Au-delà des données, certains conseillers « continuent à vendre plutôt qu’à conseiller », dit Brian Shumak. « Et si tout ce que vous faites est de vendre, vous voulez prendre le chemin de la moindre résistance ».

L’interdiction des FAR a entraîné une diminution du nombre de conseillers de l’ACFM. Selon le rapport de recherche sur les clients 2020 de l’ACFM, le nombre de conseillers titulaires d’un permis auprès de sociétés de conseil financier (par opposition aux banques et aux centres d’appels) a diminué de 17% de 2016 à 2019, en grande partie parce que les courtiers ont interdit les ventes de fonds avec FAR (ces conseillers sortants avaient tendance à avoir des books plus petits et à s’appuyer sur les ventes de fonds avec FAR).

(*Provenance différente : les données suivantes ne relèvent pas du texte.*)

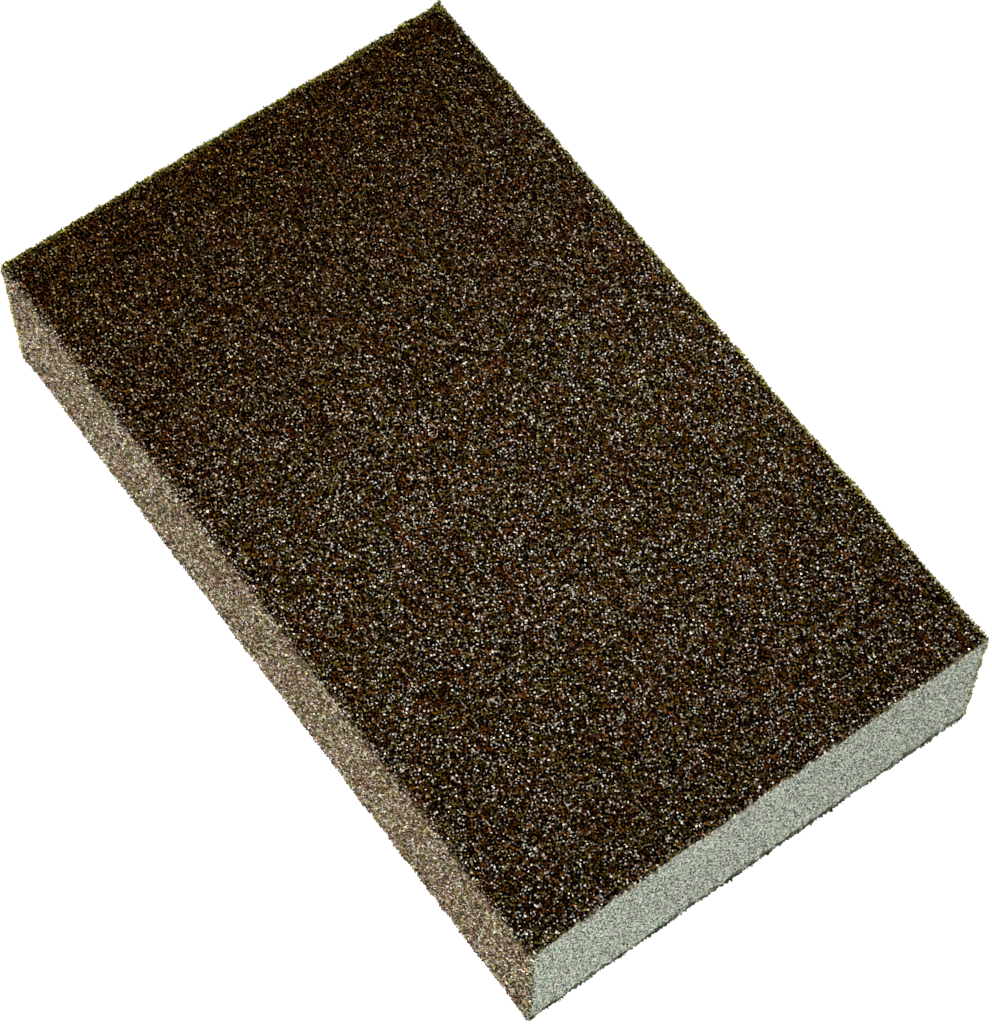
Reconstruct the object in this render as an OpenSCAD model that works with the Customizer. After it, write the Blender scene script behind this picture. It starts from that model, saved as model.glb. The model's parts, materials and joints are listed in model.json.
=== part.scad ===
// Sanding sponge: a block of fine-cell foam with abrasive grit bonded round its four long faces.
// X runs along the block, Y across it and Z up. The origin is the middle of the face it rests on.

/* [Block] */
// Length of the finished block, from cut end to cut end
block_len = 100; // [70:1:150]
// Width of the finished block, over the grit
block_wid = 60.5; // [40:0.5:100]
// Height of the finished block, over the grit
block_ht = 21.5; // [12:0.5:40]

/* [Abrasive coat] */
// Thickness of the bonded resin and grit
coat_t = 0.5; // [0.3:0.1:1.5]

/* [Foam] */
// Radius of the foam's four long edges, under the coat
foam_edge_r = 0.2; // [0.1:0.1:4]
// How far the raw foam stands back from the coat's edge at each cut end
end_recess = 0.2; // [0.1:0.1:2]

/* [Hidden] */
$fn = 48;

// The coat bends round the foam's edges at its full thickness.
coat_edge_r = foam_edge_r + coat_t;

// The foam fills the sleeve that the coat makes, face to face.
foam_wid = block_wid - 2 * coat_t;
foam_ht = block_ht - 2 * coat_t;
foam_len = block_len - 2 * end_recess;

// How far the sleeve's bore is cut past each end of the coat.
overcut = 1;

// Bar along X, centred on the block, with its four long edges rounded.
module rounded_bar(len, wid, ht, r) {
    translate([-len / 2, 0, block_ht / 2]) {
        translate([0, -wid / 2, r - ht / 2])
            cube([len, wid, ht - 2 * r]);
        translate([0, r - wid / 2, -ht / 2])
            cube([len, wid - 2 * r, ht]);
        for (y = [-1, 1], z = [-1, 1])
            translate([0, y * (wid / 2 - r), z * (ht / 2 - r)])
                rotate([0, 90, 0])
                    cylinder(h = len, r = r);
    }
}

// Raw foam, open to view at both cut ends.
module foam_block() {
    color("#a2a79b")
        rounded_bar(foam_len, foam_wid, foam_ht, foam_edge_r);
}

// One sleeve of resin and grit over the top, the bottom and both long sides.
module abrasive_coat() {
    color("#5a4e3e")
        difference() {
            rounded_bar(block_len, block_wid, block_ht, coat_edge_r);
            rounded_bar(block_len + 2 * overcut, foam_wid, foam_ht, foam_edge_r);
        }
}

foam_block();
abrasive_coat();
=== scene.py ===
"""Sanding sponge: raw foam block, resin skin and separate grains of grit, on a pale studio floor."""

import json
import math

import bmesh
import bpy
import numpy as np
from bpy.props import FloatProperty, FloatVectorProperty, IntProperty, PointerProperty
from mathutils import Matrix, Vector

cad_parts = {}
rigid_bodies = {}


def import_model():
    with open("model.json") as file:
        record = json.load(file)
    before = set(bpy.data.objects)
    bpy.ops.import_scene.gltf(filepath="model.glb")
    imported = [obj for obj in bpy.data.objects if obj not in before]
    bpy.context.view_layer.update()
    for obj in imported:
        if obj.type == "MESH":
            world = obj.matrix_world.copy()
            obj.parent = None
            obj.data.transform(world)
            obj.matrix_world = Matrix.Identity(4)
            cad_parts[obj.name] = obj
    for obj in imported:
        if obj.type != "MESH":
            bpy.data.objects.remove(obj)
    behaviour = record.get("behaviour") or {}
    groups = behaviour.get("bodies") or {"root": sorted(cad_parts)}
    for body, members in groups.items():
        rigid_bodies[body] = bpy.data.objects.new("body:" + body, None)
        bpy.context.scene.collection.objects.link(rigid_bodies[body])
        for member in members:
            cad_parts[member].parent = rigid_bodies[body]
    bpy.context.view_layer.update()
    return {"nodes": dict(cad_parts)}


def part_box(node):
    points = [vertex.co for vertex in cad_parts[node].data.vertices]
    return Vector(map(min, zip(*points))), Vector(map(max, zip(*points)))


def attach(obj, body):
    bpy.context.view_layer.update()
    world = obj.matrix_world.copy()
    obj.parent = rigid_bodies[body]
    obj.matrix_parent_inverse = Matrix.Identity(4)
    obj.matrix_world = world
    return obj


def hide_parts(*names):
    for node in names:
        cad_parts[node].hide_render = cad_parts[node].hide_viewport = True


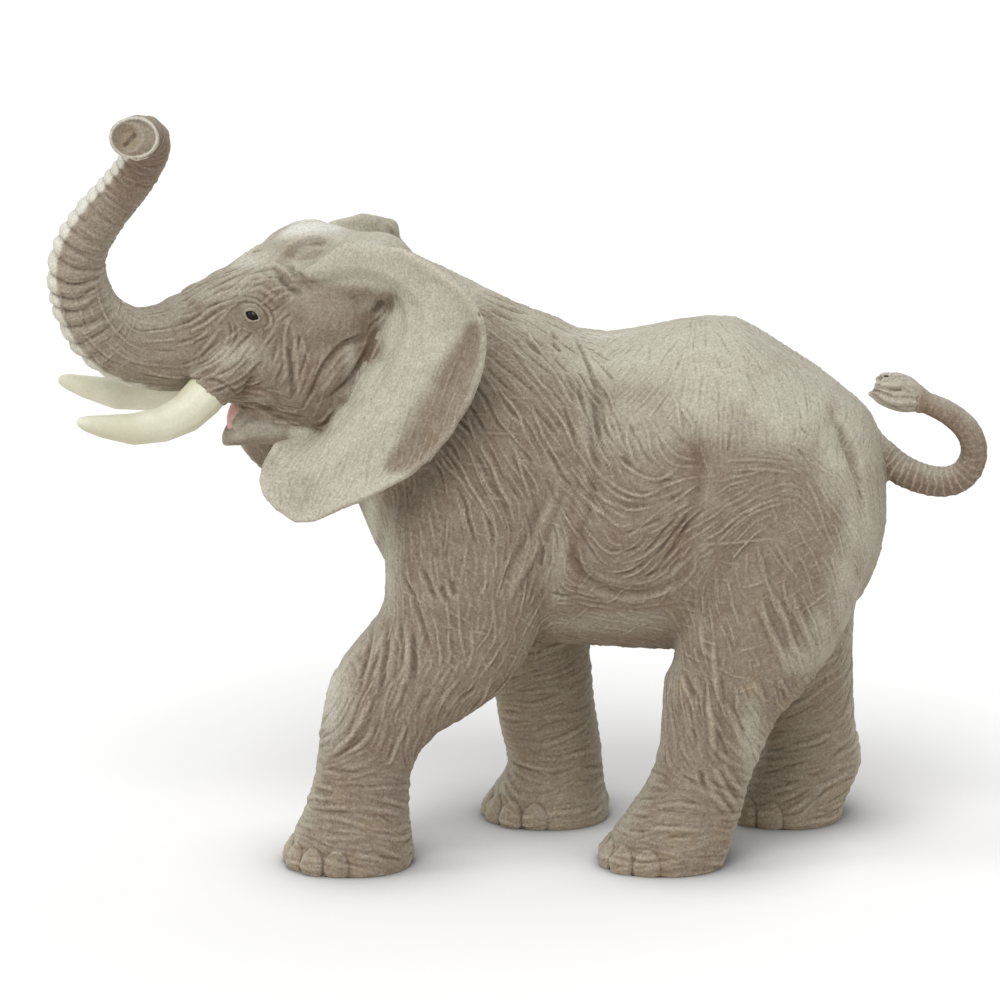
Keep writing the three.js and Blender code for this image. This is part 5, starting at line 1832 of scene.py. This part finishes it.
def make_floor_paint():
    """White to the camera, with the object's shadow and a painted contact shadow near the feet, and a warm grey for the
    light that it throws back.
    """
    paint = bpy.data.materials.new("white_floor")
    paint.use_nodes = True
    tree = paint.node_tree
    tree.nodes.clear()
    path = add_node(tree, "ShaderNodeLightPath")
    # The floor's colour darkens where it is hidden near the feet: a painted contact shadow.
    near_feet = add_node(tree, "ShaderNodeAmbientOcclusion", {"Distance": 30 * mm})
    shade = add_node(
        tree, "ShaderNodeMapRange", {"From Min": 0.45, "From Max": 0.97, "To Min": 0.3, "To Max": 0.98}
    )
    white = add_node(tree, "ShaderNodeBsdfDiffuse")
    glow = add_node(tree, "ShaderNodeEmission", {"Strength": 0.03})
    both = add_node(tree, "ShaderNodeAddShader")
    grey = add_node(tree, "ShaderNodeBsdfDiffuse", {"Color": (0.8, 0.76, 0.71, 1)})
    choose = add_node(tree, "ShaderNodeMixShader")
    out = add_node(tree, "ShaderNodeOutputMaterial")
    join(
        tree,
        (near_feet.outputs["AO"], shade.inputs["Value"]),
        (shade.outputs["Result"], white.inputs["Color"]),
        (white.outputs[0], both.inputs[0]),
        (glow.outputs[0], both.inputs[1]),
        (path.outputs["Is Camera Ray"], choose.inputs[0]),
        (grey.outputs[0], choose.inputs[1]),
        (both.outputs[0], choose.inputs[2]),
        (choose.outputs[0], out.inputs["Surface"]),
    )
    return paint


def make_studio():
    """A pale room that looks white to the camera and in what is glossy or clear."""
    world = bpy.data.worlds.new("studio")
    world.use_nodes = True
    tree = world.node_tree
    tree.nodes.clear()
    path = add_node(tree, "ShaderNodeLightPath")
    seen = add_node(tree, "ShaderNodeMath", operation="MAXIMUM")
    seen_again = add_node(tree, "ShaderNodeMath", operation="MAXIMUM")
    level = add_node(tree, "ShaderNodeMapRange", {"To Min": 0.56, "To Max": 1.0})
    studio = add_node(tree, "ShaderNodeBackground", {"Color": (1, 1, 1, 1)})
    out = add_node(tree, "ShaderNodeOutputWorld")
    join(
        tree,
        (path.outputs["Is Camera Ray"], seen.inputs[0]),
        (path.outputs["Is Glossy Ray"], seen.inputs[1]),
        (seen.outputs[0], seen_again.inputs[0]),
        (path.outputs["Is Transmission Ray"], seen_again.inputs[1]),
        (seen_again.outputs[0], level.inputs["Value"]),
        (level.outputs["Result"], studio.inputs["Strength"]),
        (studio.outputs[0], out.inputs["Surface"]),
    )
    return world


floor.data.materials.append(make_floor_paint())
bpy.context.scene.world = make_studio()


def add_sun(name, towards, power, spread):
    """A soft sun, as wide as its spread in degrees."""
    data = bpy.data.lights.new(name, "SUN")
    data.energy = power
    data.angle = math.radians(spread)
    lamp = bpy.data.objects.new(name, data)
    lamp.rotation_euler = Vector(towards).to_track_quat("Z", "Y").to_euler()
    bpy.context.scene.collection.objects.link(lamp)


add_sun("key_light", (-0.14, -0.6, 0.78), 1.35, 32)
add_sun("side_light", (-0.8, -0.15, 0.6), 0.5, 24)
add_sun("back_light", (0.5, 0.6, 0.6), 0.3, 60)
bpy.context.scene.view_settings.view_transform = "Standard"

low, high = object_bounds()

Plus généralement, comme les exigences de conformité ont augmenté, « les conseillers qui estimaient qu’il y avait trop de réglementation du côté des fonds communs de placement ont abandonné leur permis de fonds communs de placement et ont vendu [des fonds distincts], explique Don Plettell. J’ai déjà vu cela se produire il y a dix ans ». Certains de ces conseillers étaient au départ des conseillers en assurance, fait-il remarquer.

Il est difficile de déterminer si la réglementation des FCP a eu une incidence sur le nombre de conseillers en assurance seulement.

Par exemple, le roulement des conseillers parmi de nombreuses sociétés de courtage dans le canal consultatif est très élevé « en raison de la nature du modèle indépendant et des défis économiques que ce modèle impose aux conseillers qui débutent, écrit Guy Armstrong. Les titulaires de permis d’assurance uniquement constituent une cohorte encore plus importante de conseillers et ne sont pas faciles à suivre. »

Don Plettell pense que les conseillers en assurance qui réussissent ne colportent pas de produits, mais planifient plutôt pour les clients et font attention aux coûts. Les RFG des fonds distincts peuvent être similaires à ceux des FCP de catégorie A, conclut-il.